The "investors' club" was especially popular on several web forums. The few lucky ones on the top of the pyramid who got initially paid told success stories to others, spreading trust to the club. According to intermediary police report over 10,000 people invested a total of almost 100 million euros in the club. However, only a small fraction of those have filed a police report so far. (About 2,250 as of June, 2009, for a sum of 33 million euros)

===History===
The investment company had been in operation since 2005 under the name "WinClub". The company was registered in Panama. It changed its name to WinCapita when the MTV3 television channel reported in 2007 that the police were investigating a pyramid scheme. The ongoing investigation had little effect on the club's membership, which continued to rise quickly. The club published reports to its members, where it claimed the media had made a mistake and the claims were out of line. The operations continued as WinCapita until 7 March 2008. On this day, the web site of the company went offline and the chief suspect, Hannu Kailajärvi, consequently disappeared from the public.

Kailajärvi was arrested in early December 2008 in Nässjö, Sweden. He had been hiding in a small cottage that had been acquired for him by a Sweden-residing person with a Finnish name. Kailajärvi was believed to have lived at least half a year in the cottage, telling his neighbours that he was renovating the house for a famous Finnish opera singer. Swedish police found three mobile phones in the cottage, and an Internet connection had been installed.

===Conspiracy theories===
Even after Kailajärvi's disappearance, many club members still had faith in the club, forwarding reassuring emails to each other. In March 2009 the biggest Finnish newspaper Helsingin Sanomat published an article about the wild-running conspiracy theories surrounding WinCapita. Many former members still believed that the club had been legitimate and that the police and the Ministry of the Interior were concealing evidence. It was stressed in the report that the chief suspect Hannu Kailajärvi had reportedly already admitted in the questionings that the operation had been fraudulent.

==Criminal investigation==
In November, 2009, the investigation was ongoing, and the main suspect was held for trial in Finland. Another suspect, who is thought to have had a more minor role in the scheme, was also being held after being arrested at the airport when returning from Thailand.

In late October, 2009 another suspect was arrested in the WinCapita case, this time by the Thai police. He is said to have had a central role in the scheme. A warrant for his arrest was declared in absentia, and an Interpol red notice was simultaneously issued.

===Trial===
The trial against the chief suspect Hannu Kailajärvi and his female associate began in February 2011 in the District Court of Vantaa. The accused were charged with aggravated fraud and a money collection offence. The prosecutor sought a minimum of five years in prison for Kailajärvi and forfeiting about six million euros to the state as criminal proceeds. Compensation to the victims will be tried in a separate case after the criminal trial has concluded, as will the criminal case against those up to 600 individuals that have been suspected of locally advancing the club.

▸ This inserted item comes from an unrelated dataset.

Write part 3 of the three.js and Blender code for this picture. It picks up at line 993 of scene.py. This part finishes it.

A total of five people are suspected of involvement in the central organization of the scheme, but three of them remain at large, and could face court proceedings later. Kailajärvi and his female associate denied all charges, pleading that the proceeds were legally acquired as in any other business. The product that the company had been selling was a "signaling system", that the members could use in their own currency trading. According to the defence, the club did not ever involve itself in currency trading because the development of the automatic currency trading software had not finished.

Claims for damages in the court proceedings total to 37 million euros. In December 2011, the district court found Kailajärvi guilty of aggravated fraud and sentenced him to the maximum sentence of four years in prison. His female associate and former partner received a one year's suspended sentence. Kailajärvi appealed the decision. In February 2013, the Court of Appeal of Helsinki found Kailajärvi again guilty of aggravated fraud and also additionally of a money collection offence, and sentenced him to five years in prison, with his female associate receiving a 15-month suspended sentence for assisting.

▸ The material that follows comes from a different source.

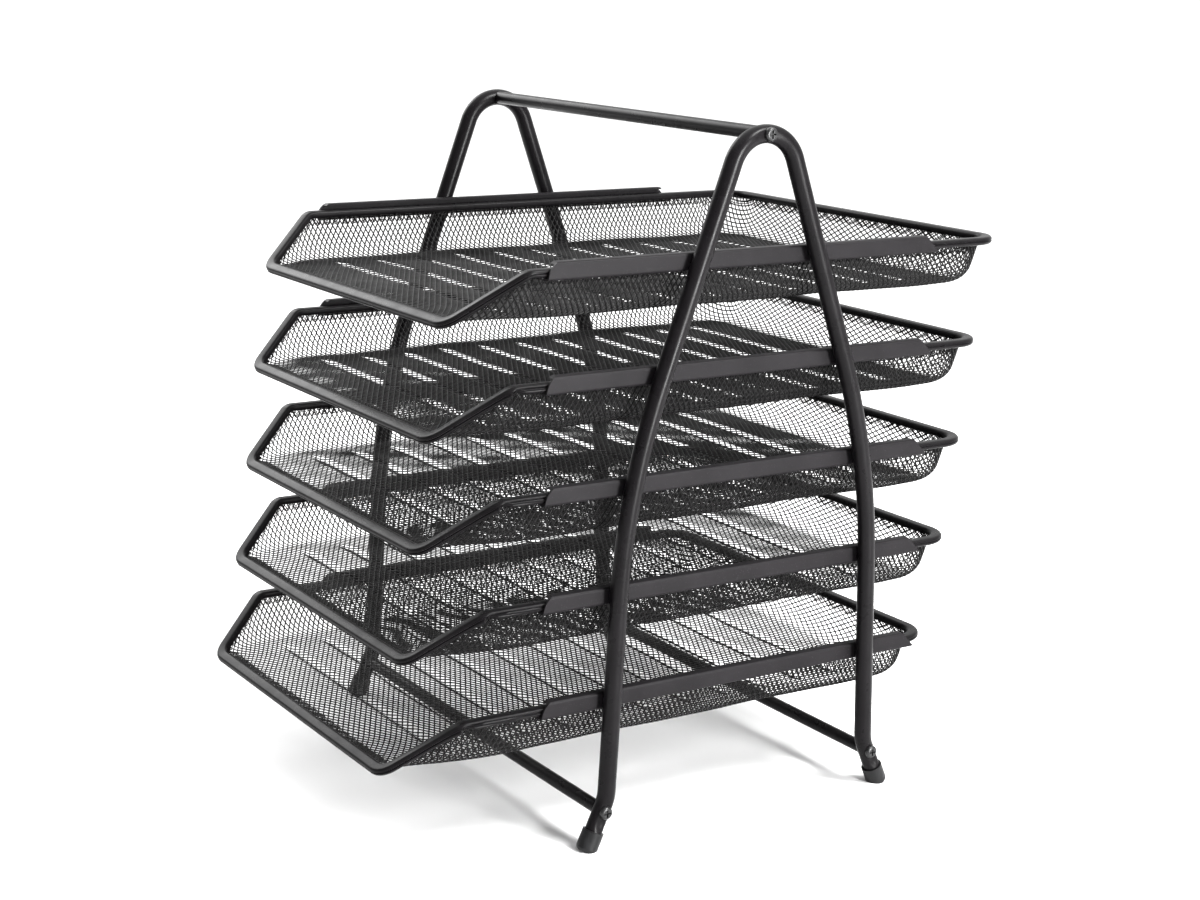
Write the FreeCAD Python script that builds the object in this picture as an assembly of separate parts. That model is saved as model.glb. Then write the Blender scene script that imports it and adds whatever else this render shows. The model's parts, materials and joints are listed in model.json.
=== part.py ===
"""Desktop file sorter: five wire-mesh trays that slide in rails between two bent-tube side frames.

Millimetres, +Z up, +X to the right and +Y to the back, so the trays are filled from -Y.
The shapes are worked out about the middle of the two side frames, and every one is then
moved along Y so that the origin is on the floor under the middle of the whole object.
"""

import FreeCAD, Part
import math
import os

# ---- side frames: one bent tube each ----
LEG_PLANE_X = 142.5        # tube centre line, either side of the middle
LEG_TUBE_R = 5.0
LEG_TUBE_WALL = 1.5
APEX_Z = 385.0             # tube centre line at the top of the bend
APEX_BEND_R = 21.5
UPPER_LEAN = 20.0          # degrees from upright, above the knee
LOWER_LEAN = 2.6           # degrees from upright, below the knee
KNEE_Z = 200.0             # where the two leans would meet
KNEE_BEND_R = 400.0
ANKLE_Z = 28.0             # where the tube turns outwards to its foot
ANKLE_BEND_R = 25.0
SPLAY = 24.0               # degrees from upright, below the ankle

# ---- bars between the side frames ----
BAR_R = 3.75
BAR_WALL = 0.9
BAR_Z = 21.5               # the two bars near the floor
INSERT_LENGTH = 12.0
INSERT_END_X = 136.8

# ---- screws that hold the bars ----
SCREW_R = 2.0
SCREW_HOLE_R = 2.15
SCREW_LENGTH = 18.0
HEAD_R = 3.8
HEAD_HEIGHT = 2.3
DIMPLE_DEPTH = 1.0         # the tube is pressed in under each head
DIMPLE_R = 60.0
RECESS_LENGTH = 4.4
RECESS_WIDTH = 0.9
RECESS_DEPTH = 1.4

# ---- feet ----
FOOT_R = 6.1
FOOT_LENGTH = 11.5         # from the floor, along the tube
FOOT_FLOOR = 3.5           # from the floor to the tube's end, along the tube
FOOT_ROUNDING = 2.6

# ---- trays ----
TRAY_COUNT = 5
TRAY_PITCH = 59.0
LOWEST_RIM_Z = 82.0
TRAY_SET_BACK = (37.4, 28.4, 21.9, 13.7, 0.0)   # from the top tray down, how far back each stands

RIM_X = 131.5              # rim centre line, either side of the middle
RIM_BACK_Y = 143.0
RIM_KINK_Y = -174.9        # where the side rims turn down and inwards
RIM_FRONT_X = 109.9        # where they would meet the front one
RIM_FRONT_Y = -210.6
RIM_FRONT_DROP = 26.6
RIM_BACK_BEND_R = 17.0
RIM_FRONT_BEND_R = 12.0
RIM_KINK_BEND_R = 8.0
RIM_WIDTH = 7.0
RIM_HEIGHT = 4.5
RIM_ROUNDING = 1.8
RIM_SHEET = 0.8
RIM_SLOT = (-1.7, 0.3)     # gap under the rim that takes the mesh, across the rim

MESH_SHEET = 0.8
MESH_DEPTH = 25.2          # from the rim's centre line to the middle of the floor sheet
MESH_TOP = 0.8             # the mesh's edge inside the rim, above the centre line
MESH_OUTSET = 0.1          # its outer face there, out from the centre line
MESH_DRAFT = 10.0
MESH_FLOOR_BEND_R = 12.0
MESH_FRONT_BEND_R = 72.0
MESH_FRONT_Y = -232.0      # outer face of the front wall that the slanted rim cuts off
MESH_SPREAD = 1.2          # how far past the slanted rim's centre line its edge may reach

# ---- rails: folded channels that open inwards ----
RAIL_OUTER_X = 137.5
RAIL_SHEET = 1.2
RAIL_FLANGE = 5.5
RAIL_BOTTOM = -3.7         # below the rim's centre line
RAIL_TOP = 6.0
RAIL_BEND_R = 1.6
RAIL_FRONT_Y = -129.0
RAIL_BACK_Y = 129.0
RAIL_NOSE_R = 11.0
RAIL_BACK_CHAMFER = 8.0

X_AXIS = FreeCAD.Vector(1, 0, 0)
Y_AXIS = FreeCAD.Vector(0, 1, 0)
Z_AXIS = FreeCAD.Vector(0, 0, 1)


def vec(x, y, z):
    return FreeCAD.Vector(x, y, z)


def mirrored(shape):
    """The same shape on the other side of the middle."""
    return shape.mirror(vec(0, 0, 0), X_AXIS)


# ---------------------------------------------------------------- sweeps and profiles


def rounded_corner(before, corner, after, radius):
    """Where the arc at a corner starts and ends, its centre, its axis and its turn."""
    way_in = (corner - before).normalize()
    way_out = (after - corner).normalize()
    axis = way_in.cross(way_out).normalize()
    turn = way_in.getAngle(way_out)
    reach = radius * math.tan(turn / 2)
    start = corner - way_in * reach
    centre = start + axis.cross(way_in) * radius
    return start, corner + way_out * reach, centre, axis, math.degrees(turn)


def sweep(profile, points, radii, up):
    """Carries a flat profile along straight runs and an arc at each inner point.

    The profile's own X points outwards, its Y is up and its Z is the way forward.
    """
    forward = (points[1] - points[0]).normalize()
    outward = up.cross(forward).normalize()
    turn = FreeCAD.Rotation(outward, up, forward, "ZXY")
    face = profile.copy()
    face.Placement = FreeCAD.Placement(points[0], turn)
    pieces = []
    here = points[0]
    for index, radius in enumerate(radii, start=1):
        start, end, centre, axis, degrees = rounded_corner(
            points[index - 1], points[index], points[index + 1], radius
        )
        pieces.append(face.extrude(start - here))
        face = face.translated(start - here)
        pieces.append(face.revolve(centre, axis, degrees))
        face = face.rotated(centre, axis, degrees)
        here = end
    pieces.append(face.extrude(points[-1] - here))
    return pieces[0].multiFuse(pieces[1:]).removeSplitter()


def disc(radius):
    return Part.Face(Part.Wire(Part.makeCircle(radius)))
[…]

Kailajärvi applied for a leave to appeal to the Supreme Court, but the Supreme Court upheld the verdict, 5 years imprisonment with no parole for aggravated fraud and illegal fundraising. Kailajärvi was released on parole in April 2014, and is writing a book about the case.

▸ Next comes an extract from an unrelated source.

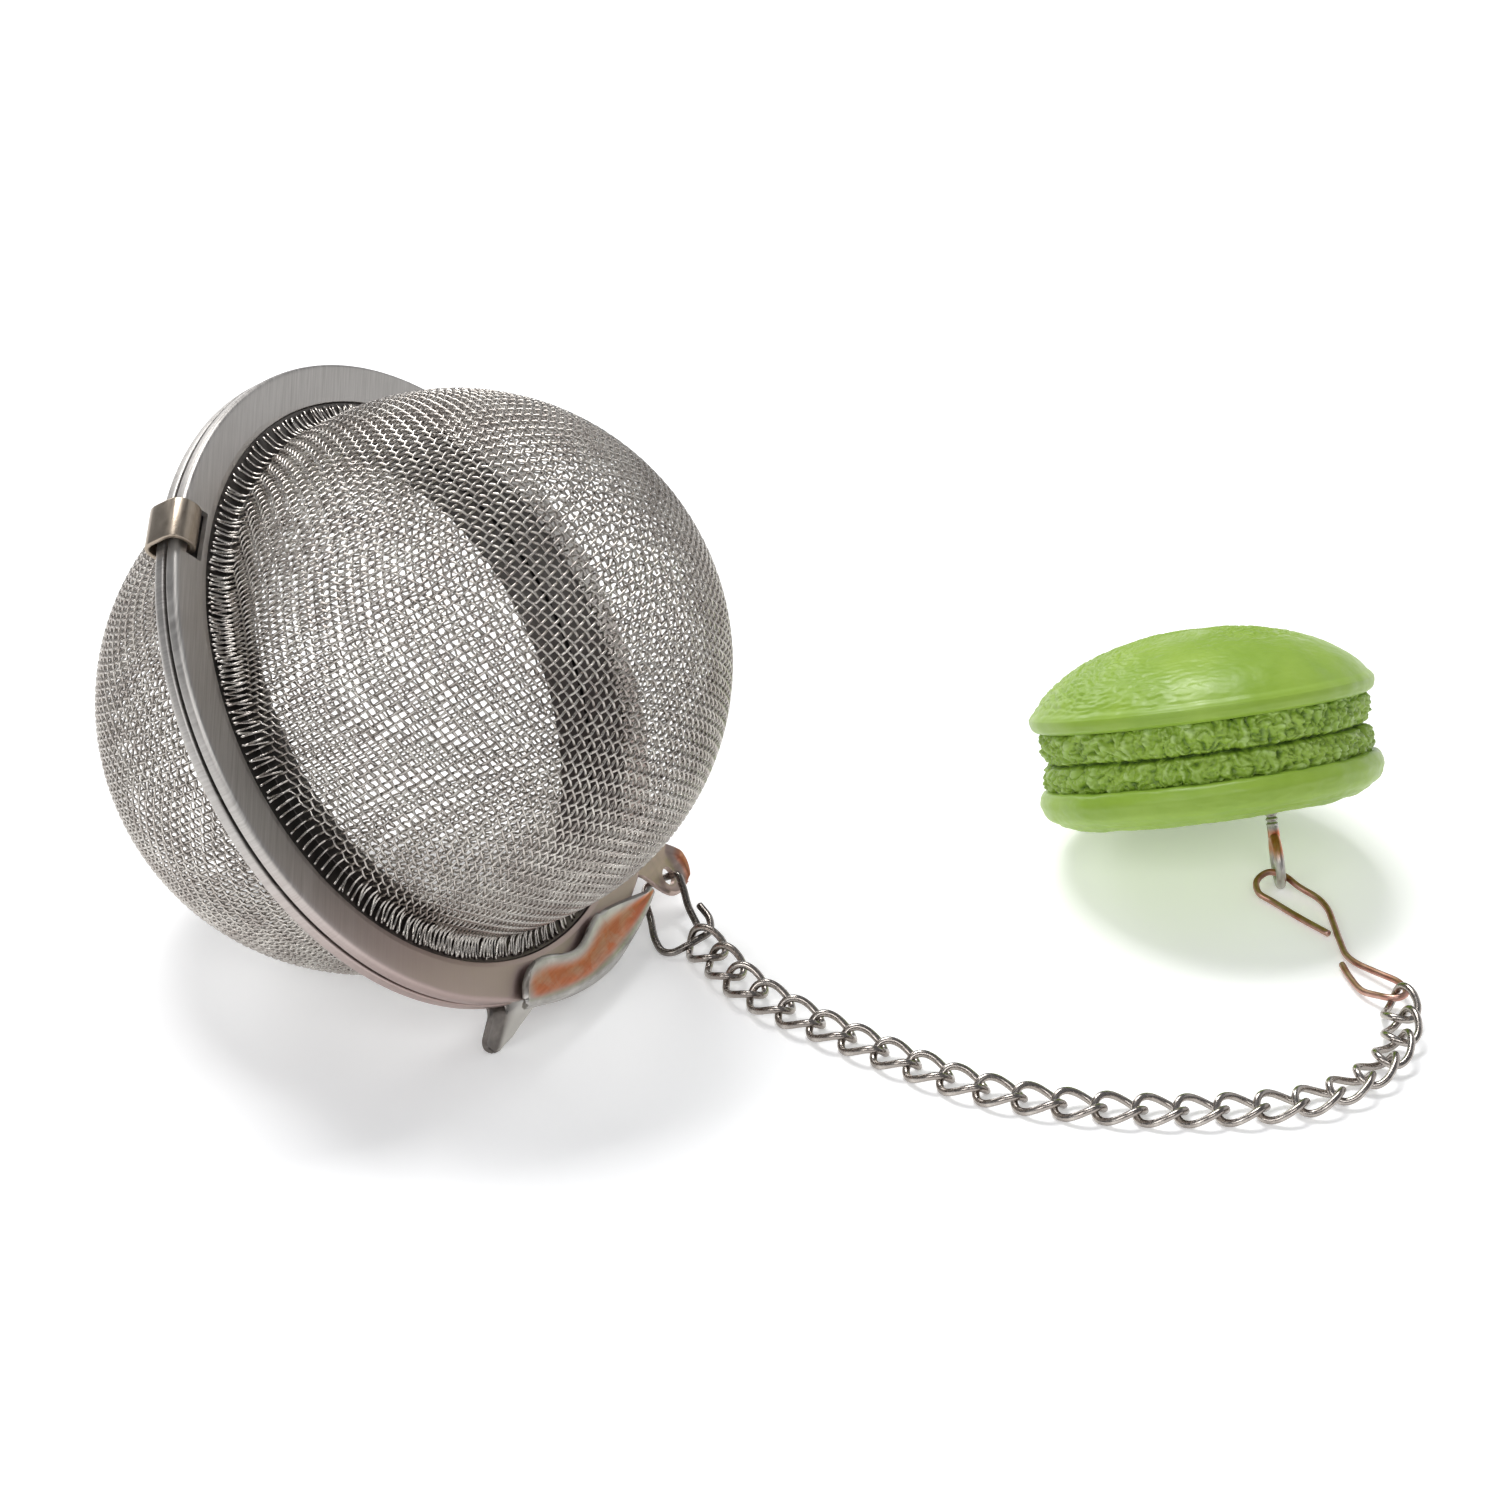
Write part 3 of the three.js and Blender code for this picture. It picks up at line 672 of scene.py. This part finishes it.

There was another unsettled issue whose judicial process continued: whether the profits of WinCapita, €20 million, could be considered proceeds of crime or not. The Court of Appeals of Eastern Finland decided (voting 2-1) that because part of the business conducted was legal, the profits cannot inherently be proceeds of crime. If they were, they would be confiscated by the government. In October 2014, the Supreme Court of Finland decided that the profits are proceeds of crime, and can be confiscated. The proceeds are used to compensate the victims.